ZachXBT, who is the most notorious white hat on-chain hunter in crypto, turned his Sauron-esque eye on DJT, and claimed a $150,000 bounty offered by a deanonymizing company called Arkham to identify its creator. ZachXBT is not infallible, but he is well intentioned, and if he is saying something is real in crypto, then that’s as close to confirmation as you’re going to get.

If Shkreli is right and this is Barron Trump spearheading this effort, this will likely bring the SEC into this mess. If Shrkeli is behind these wallets, then he’s likely violated his parole. Arkham paid out the bounty to ZachXBT, further buttressing the most credible party’s credibility here. This has not made Shkreli any more normal, and I write this, Shkreli and ZachXBT are fighting over the provenance of Solana’s newest meme coin losing people lots of money.

He means Andrew Tate here, who a Romanian court has charged with rape and human rights violations. Criminals gotta stick together or something I guess.
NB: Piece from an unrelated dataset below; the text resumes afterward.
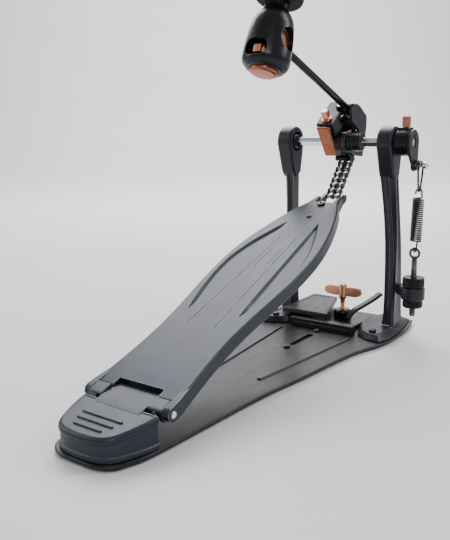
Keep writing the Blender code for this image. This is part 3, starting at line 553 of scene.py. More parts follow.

Given Shkreli’s demonstrated fanboyism for Splinter, I reached out to him multiple times, and will write a follow-up post should he ever get out of ZachXBT’s mentions and respond. We’ll close this Schmuck of the Week column by attacking our two titular schmucks where it really hurts, their wallets, while utilizing a skill I paid to learn in grad school. Let’s run some regressions!

Fun With R

A regression is a simple way to compare independent variables to one another and find statistically significant relationships between them, and I learned how to run them in the open-source computer program R. In finance, utilizing a baseline like the S&P 500 is the standard, and then you can take the returns of other stocks to see how they compare to what is commonly defined as “the market.” We’re going to run regressions on both DJT the stock and the crypto. We’ll compare the stock to the Nasdaq (using QQQ as a proxy) since it is a tech stock, and the crypto will be run against Ethereum, which functions as something like an index for shitcoins.

Spoiler: investing in DJT isn’t great, folks!

The slope returned by the stock regression is 0.72, which means that for every one unit increase in the intercept (QQQ), that DJT will increase by 0.72, and the p-value is 0.00312. This is another way of saying the returns to date indicate that DJT should under-perform the Nasdaq by 28% and this figure is extremely statistically significant (defined as a p-value under 0.05).

The blue circles in the chart below are DJT and QQQ returns on the same day, and the red line is the slope of the regression. There is a positive correlation, but this is still not the up-only slope investors are looking for to try to beat the market. Not to mention, if you narrowed this scope to get rid of the outliers, removing the handful of circles above 50% DJT returns would drop that slope even further.

 

And that’s the good DJT to invest in! Shkreli’s scheme has a negative slope! This one is a bit trickier because it is brand-new, so the regression was performed in increments of fifteen minutes, and the only data Tradingview had for it was DJT/SOL, so we will compare it to ETH/SOL.

For every one unit increase in ETH/SOL (ie: when ETH goes up by 2% versus SOL going up by 1%), the regression analysis indicates that the DJT will decline by a whopping 3.59 (359%!!!!) and the p-value is an extremely confident 0.000025. Crypto is trending sideways and kind of down right now, so the overall market isn’t great, but DJT is vastly under-performing its benchmark. Look at this regression line, it’s in freefall!

Congratulations Martin. In such a short time you have already done so much for Splinter between giving us free press in the middle of a crypto bro meltdown, to providing us with the perfect fodder for our first ever Schmuck of the Week. I sincerely hope that you find a way to stay out of prison through all this mess, because there are no rules about multiple time Schmuck of the Week winners.